- Interactive map of the Abidjan International Trade Centre area

General information
- Type: Office
- Architectural style: Modernist
- Location: rue Jean-Paul II, Le Plateau, Abidjan, Côte d'Ivoire
- Coordinates: 5°19′53″N 4°01′19″W﻿ / ﻿5.331382°N 4.022072°W
- Completed: 1982
- Renovated: September 2012-September 2013
- Owner: SOGEPIE

Height
- Antenna spire: 115.63 m (379.4 ft)
- Roof: 94 m (308 ft)

Technical details
- Floor count: 28
- Floor area: 12,000 m^{2} (130,000 sq ft)
- Lifts/elevators: 8

= CCIA Building =

Building in Ivory Coast

The CCIA Building, (long form Abidjan International Trade Center Building), is a skyscraper located on Rue Jean-Paul II, in the Plateau community of Abidjan, Côte d'Ivoire. Built in 1982 and topping out at 94 m tall, it is the fourth-tallest building in Abidjan. It is part of a group of buildings planned in the 1970s and intended for use as offices and headquarters for publicly traded companies. Its architecture differs from other buildings in the neighborhood, with two long faces almost exclusively covered in tinted windows that reflect colors in the sky.

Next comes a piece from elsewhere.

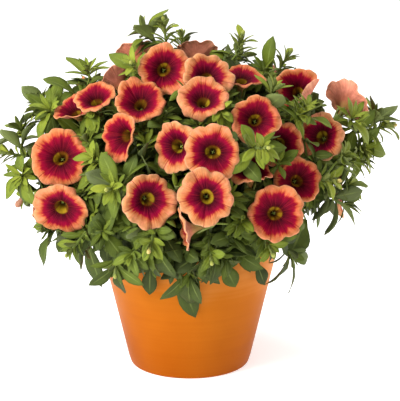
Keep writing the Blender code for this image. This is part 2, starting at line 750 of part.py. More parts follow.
def build_stem(name, path, forks, stalks, leaves, collection):
    """One leafy stem: its forks, leaves, buds, stalks and cups joined to it in one body."""
    last = len(path) - 1
    radii = [STEM_FOOT_RADIUS + (STEM_TIP_RADIUS - STEM_FOOT_RADIUS) * k / last for k in range(last + 1)]
    stem = tube_object(name, *with_bud(path, radii), collection)
    stem.data.materials.append(material(name + "_green", (0.10, 0.22, 0.04), 0.5))
    pieces = new_collection(name + "_pieces")
    for number, fork in enumerate(forks):
        slim = [FORK_RADIUS] * len(fork)
        tube_object("fork", *(with_bud(fork, slim) if number else (fork, slim)), pieces)
    for stalk, bloom in stalks:
        skin_object("stalk", stalk_skin(stalk, bloom), pieces)
    for leaf in leaves:
        skin_object("leaf", blade(leaf), pieces)
    join(stem, pieces)


def build_bloom(bloom, collection):
    look = material(bloom.name + "_petals", (0.85, 0.38, 0.22), 0.55)
    made = skin_object(bloom.name, corolla(bloom), collection, look)
    made.data.shade_smooth()
    made.data.set_sharp_from_angle(angle=math.radians(60))


def main():
    for item in list(bpy.data.objects):
        bpy.data.objects.remove(item)
    collection = new_collection("calibrachoa")
    blooms, stems, stalks, forks, leaves = grow_plant()
    build_pot(collection)
    build_soil(stems, collection)
    for name, path in stems.items():
        build_stem(
            name,
            path,
            [fork for owner, fork, shoot in forks if owner == name],
            [(stalk, bloom) for owner, stalk, bloom in stalks if owner == name],
            [leaf for owner, leaf in leaves if owner == name],
            collection,
        )
    for bloom in blooms:
        build_bloom(bloom, collection)


main()
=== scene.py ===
"""The calibrachoa's looks: fine blooms, leafy stems, glazed pot and soil, lit in a plain studio.

Metres, +Z up, in the frame of the CAD model. The first part repeats the rule by which the plant
grows, so each fine piece has the form and the place of the solid that it replaces.
"""

import json
import math
import random
from collections import namedtuple

import bmesh
import bpy
import numpy as np
from mathutils import Matrix, Vector, noise
from mathutils.bvhtree import BVHTree

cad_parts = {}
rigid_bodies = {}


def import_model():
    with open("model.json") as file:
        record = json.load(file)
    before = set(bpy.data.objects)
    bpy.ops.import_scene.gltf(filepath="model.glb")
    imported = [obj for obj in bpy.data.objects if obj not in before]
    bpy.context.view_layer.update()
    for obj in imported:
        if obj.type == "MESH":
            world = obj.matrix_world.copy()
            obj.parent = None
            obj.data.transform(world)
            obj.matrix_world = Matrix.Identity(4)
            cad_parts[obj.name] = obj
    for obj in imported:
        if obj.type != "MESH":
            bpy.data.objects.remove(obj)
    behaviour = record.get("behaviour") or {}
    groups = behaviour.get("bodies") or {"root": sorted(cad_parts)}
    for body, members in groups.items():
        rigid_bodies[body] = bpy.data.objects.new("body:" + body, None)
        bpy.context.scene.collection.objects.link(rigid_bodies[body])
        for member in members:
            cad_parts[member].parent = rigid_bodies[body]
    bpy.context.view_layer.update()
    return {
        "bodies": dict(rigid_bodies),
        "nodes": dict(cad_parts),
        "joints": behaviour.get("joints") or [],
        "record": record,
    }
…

Built on an area of 12000 m2, the building is made up of 28 floors, of which 26 floors of offices, three floors below ground, a 650 space parking garage, and a 350-seat auditorium.

The building was constructed with the goal of uniting all the export promotion organizations in Côte d'Ivoire, replacing the Ivorian Center for Foreign Trade. It made it easier for the organizations to coordinate and prioritize their activities. The CCIA, partnered with the "World Trade Center" movement. It received additional support form the United Nations, strictly linked to institutional restructuring, development of local small and medium-sized enterprises and global promotion of Ivorian products (participation in international exhibitions, searching for new markets, improvement and adaptation of products. and their packaging). The construction was financed by the United Nations Development Programme and supervised by the International Trade Centre between 1985 and 1991, under the authority of then-Minister of Commerce, Nicolas Kouandi-Angba.

The building was severely damaged during the 2010-2011 Ivorian crisis, but had been in a state of disrepair for nearly a decade prior following financial mismanagement on the part of SIEGIM-CI, owners of the building in the 2000s. The building was renovated between September 2012 and October 2013, in order to welcome the provisional headquarters of the African Development Bank, which had previously been housed in the Ministry of Commerce.